> **Data shown**:

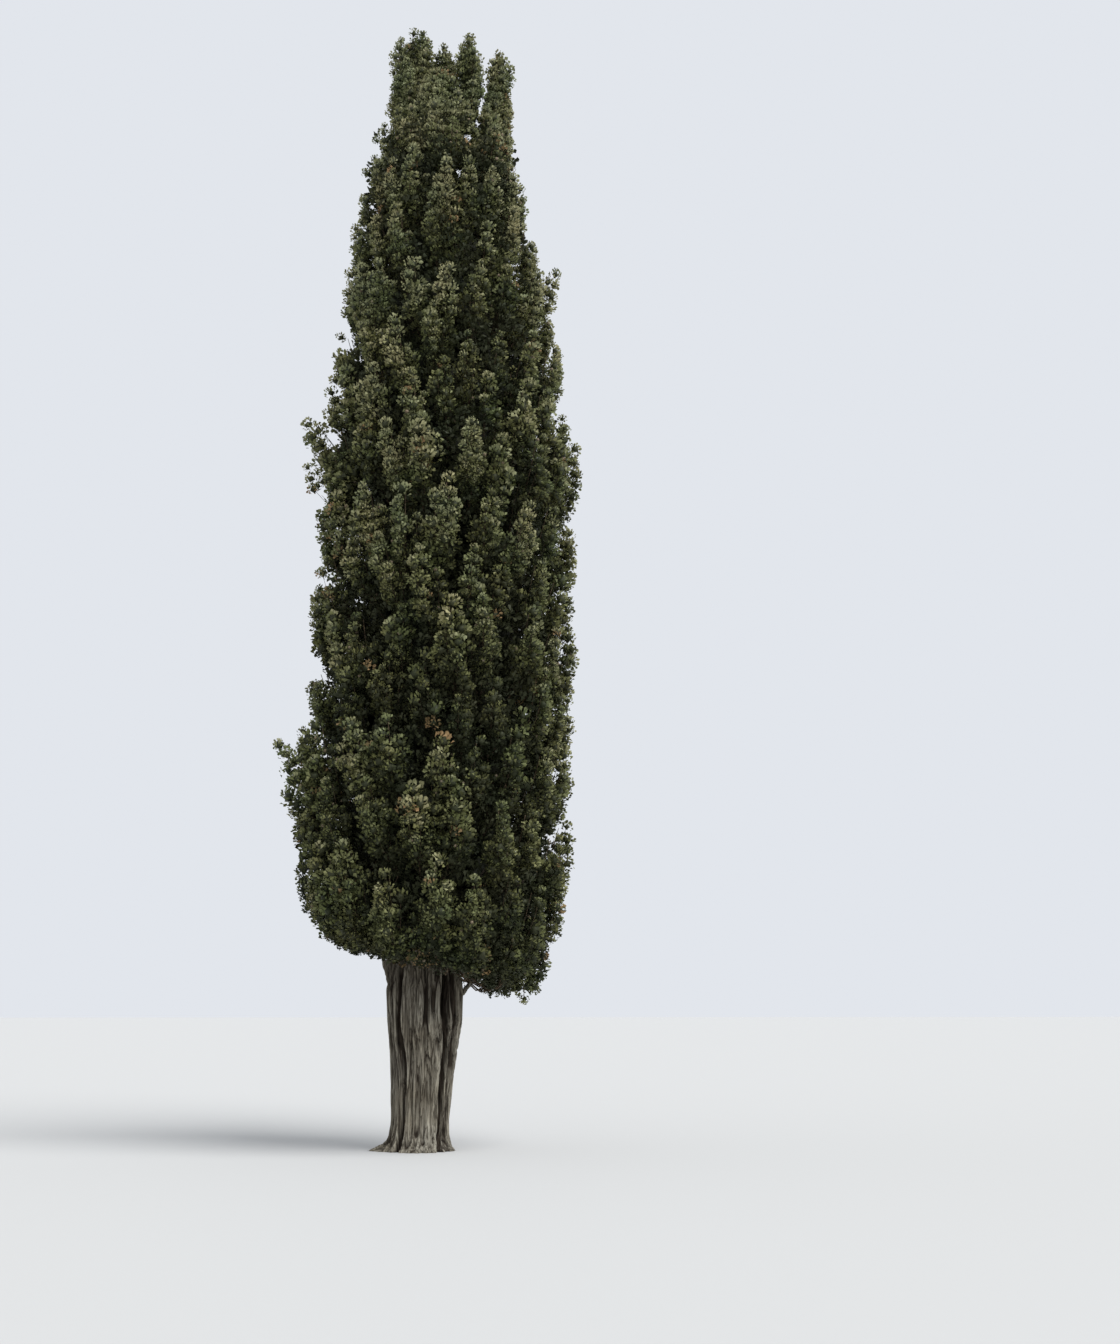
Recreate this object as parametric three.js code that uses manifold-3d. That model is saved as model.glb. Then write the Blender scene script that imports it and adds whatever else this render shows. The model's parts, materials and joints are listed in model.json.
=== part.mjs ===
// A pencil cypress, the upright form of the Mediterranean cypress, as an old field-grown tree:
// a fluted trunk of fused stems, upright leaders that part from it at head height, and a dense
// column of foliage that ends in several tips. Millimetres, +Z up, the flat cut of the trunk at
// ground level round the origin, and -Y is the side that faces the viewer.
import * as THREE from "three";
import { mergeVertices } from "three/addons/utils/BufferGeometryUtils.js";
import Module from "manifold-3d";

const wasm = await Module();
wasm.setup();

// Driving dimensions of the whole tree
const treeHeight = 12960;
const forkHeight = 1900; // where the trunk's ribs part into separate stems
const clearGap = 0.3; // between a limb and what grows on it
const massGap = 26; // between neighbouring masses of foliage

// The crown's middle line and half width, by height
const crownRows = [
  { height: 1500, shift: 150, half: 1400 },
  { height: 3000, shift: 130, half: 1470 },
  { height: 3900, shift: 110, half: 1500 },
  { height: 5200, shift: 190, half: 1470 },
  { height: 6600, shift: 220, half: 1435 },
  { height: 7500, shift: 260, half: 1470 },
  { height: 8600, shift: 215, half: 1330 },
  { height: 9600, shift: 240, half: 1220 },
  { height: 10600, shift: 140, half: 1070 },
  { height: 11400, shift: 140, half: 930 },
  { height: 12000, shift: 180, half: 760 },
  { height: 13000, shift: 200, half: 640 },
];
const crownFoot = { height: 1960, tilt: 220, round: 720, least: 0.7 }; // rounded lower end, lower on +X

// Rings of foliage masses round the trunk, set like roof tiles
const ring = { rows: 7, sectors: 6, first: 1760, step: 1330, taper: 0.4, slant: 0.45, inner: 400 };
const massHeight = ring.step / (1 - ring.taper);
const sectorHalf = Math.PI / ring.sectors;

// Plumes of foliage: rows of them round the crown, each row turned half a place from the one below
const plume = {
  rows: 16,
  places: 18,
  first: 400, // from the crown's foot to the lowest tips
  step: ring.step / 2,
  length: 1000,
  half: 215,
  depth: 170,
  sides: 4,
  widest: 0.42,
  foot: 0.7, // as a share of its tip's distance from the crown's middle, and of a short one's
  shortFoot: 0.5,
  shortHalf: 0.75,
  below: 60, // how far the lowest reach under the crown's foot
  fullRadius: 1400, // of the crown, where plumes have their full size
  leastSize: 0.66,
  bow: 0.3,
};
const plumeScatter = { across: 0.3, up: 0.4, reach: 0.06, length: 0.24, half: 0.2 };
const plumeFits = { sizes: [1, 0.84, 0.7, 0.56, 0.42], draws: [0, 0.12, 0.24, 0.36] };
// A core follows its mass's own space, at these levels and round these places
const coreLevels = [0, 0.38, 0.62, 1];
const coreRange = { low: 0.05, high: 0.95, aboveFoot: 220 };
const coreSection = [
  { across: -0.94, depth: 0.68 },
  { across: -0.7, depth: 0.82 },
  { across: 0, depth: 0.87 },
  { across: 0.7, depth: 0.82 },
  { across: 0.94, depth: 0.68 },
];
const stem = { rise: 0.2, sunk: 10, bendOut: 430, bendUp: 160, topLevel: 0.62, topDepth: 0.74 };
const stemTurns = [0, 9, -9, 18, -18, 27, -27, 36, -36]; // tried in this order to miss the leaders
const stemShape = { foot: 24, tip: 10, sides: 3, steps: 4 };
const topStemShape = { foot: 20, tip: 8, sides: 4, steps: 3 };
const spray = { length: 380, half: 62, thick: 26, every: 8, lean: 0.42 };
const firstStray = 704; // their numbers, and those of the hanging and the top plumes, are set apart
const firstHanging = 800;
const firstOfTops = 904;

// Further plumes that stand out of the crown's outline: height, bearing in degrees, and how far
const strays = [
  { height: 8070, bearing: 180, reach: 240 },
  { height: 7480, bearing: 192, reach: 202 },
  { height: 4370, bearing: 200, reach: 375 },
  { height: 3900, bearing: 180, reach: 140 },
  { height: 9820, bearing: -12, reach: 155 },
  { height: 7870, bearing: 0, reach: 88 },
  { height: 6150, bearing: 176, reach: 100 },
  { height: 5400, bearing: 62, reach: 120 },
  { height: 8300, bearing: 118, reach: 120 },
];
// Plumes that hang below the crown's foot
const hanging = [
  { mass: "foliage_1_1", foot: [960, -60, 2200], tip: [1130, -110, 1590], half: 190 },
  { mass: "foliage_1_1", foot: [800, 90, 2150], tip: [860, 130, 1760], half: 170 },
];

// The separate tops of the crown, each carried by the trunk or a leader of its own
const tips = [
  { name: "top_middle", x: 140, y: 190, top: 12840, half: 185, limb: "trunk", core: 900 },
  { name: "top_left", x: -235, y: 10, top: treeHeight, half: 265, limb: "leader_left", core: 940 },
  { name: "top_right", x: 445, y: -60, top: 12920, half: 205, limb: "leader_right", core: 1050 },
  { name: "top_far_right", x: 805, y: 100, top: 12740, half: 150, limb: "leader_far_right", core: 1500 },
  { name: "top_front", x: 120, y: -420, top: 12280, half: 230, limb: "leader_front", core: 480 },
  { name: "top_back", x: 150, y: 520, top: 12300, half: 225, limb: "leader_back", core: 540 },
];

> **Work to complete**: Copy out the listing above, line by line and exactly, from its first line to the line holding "const massGap = 26;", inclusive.

> **Expected answer**:
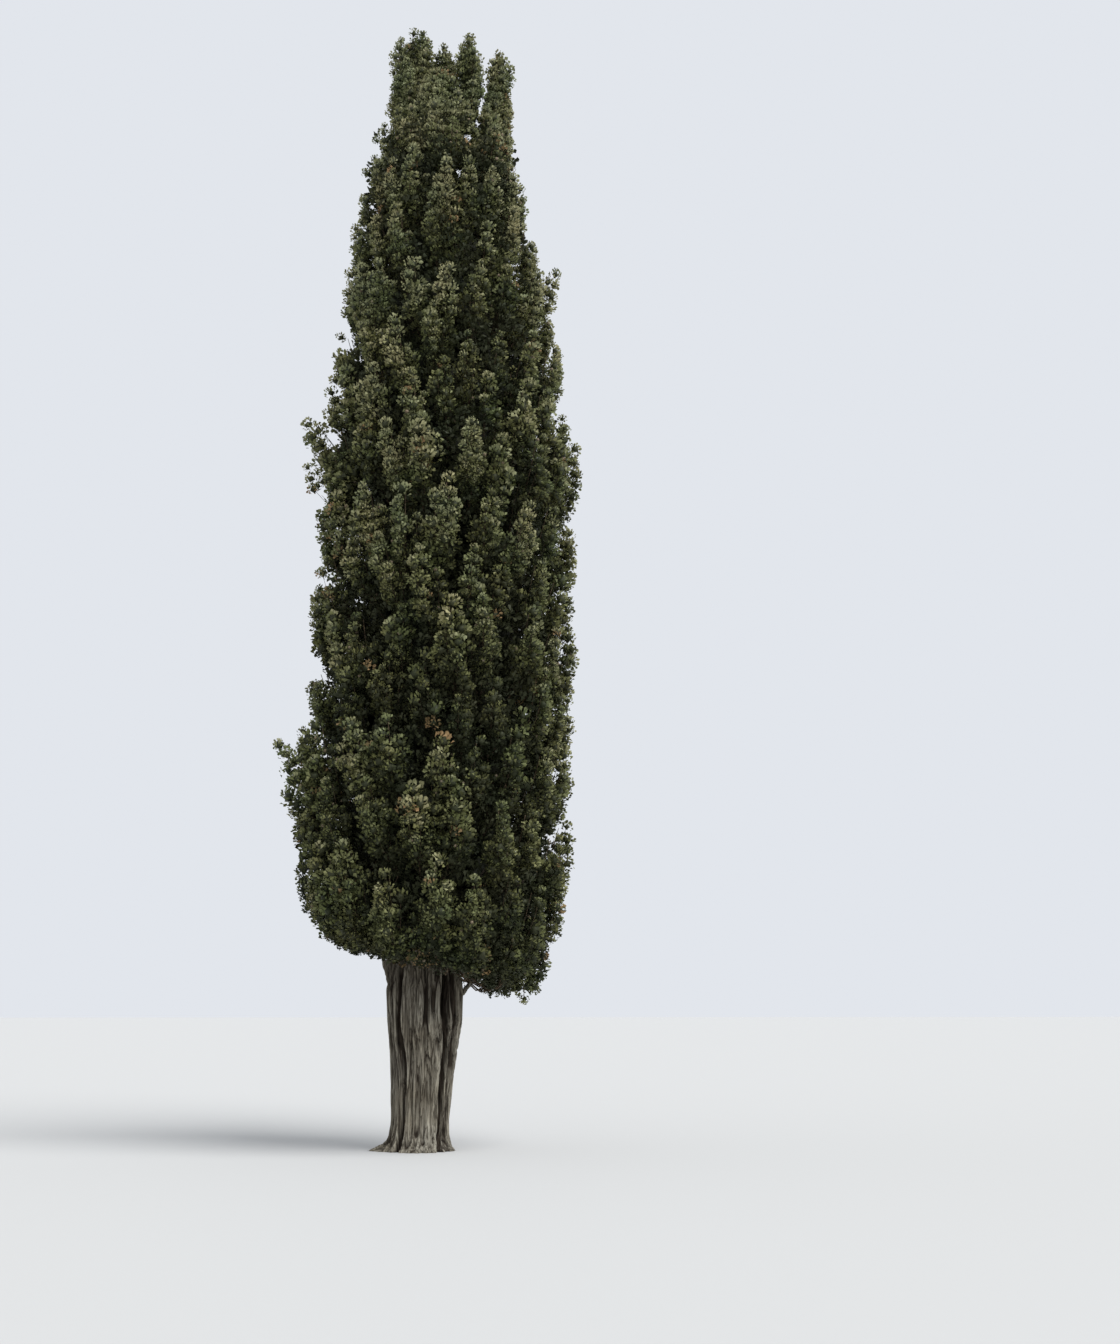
Recreate this object as parametric three.js code that uses manifold-3d. That model is saved as model.glb. Then write the Blender scene script that imports it and adds whatever else this render shows. The model's parts, materials and joints are listed in model.json.
=== part.mjs ===
// A pencil cypress, the upright form of the Mediterranean cypress, as an old field-grown tree:
// a fluted trunk of fused stems, upright leaders that part from it at head height, and a dense
// column of foliage that ends in several tips. Millimetres, +Z up, the flat cut of the trunk at
// ground level round the origin, and -Y is the side that faces the viewer.
import * as THREE from "three";
import { mergeVertices } from "three/addons/utils/BufferGeometryUtils.js";
import Module from "manifold-3d";

const wasm = await Module();
wasm.setup();

// Driving dimensions of the whole tree
const treeHeight = 12960;
const forkHeight = 1900; // where the trunk's ribs part into separate stems
const clearGap = 0.3; // between a limb and what grows on it
const massGap = 26; // between neighbouring masses of foliage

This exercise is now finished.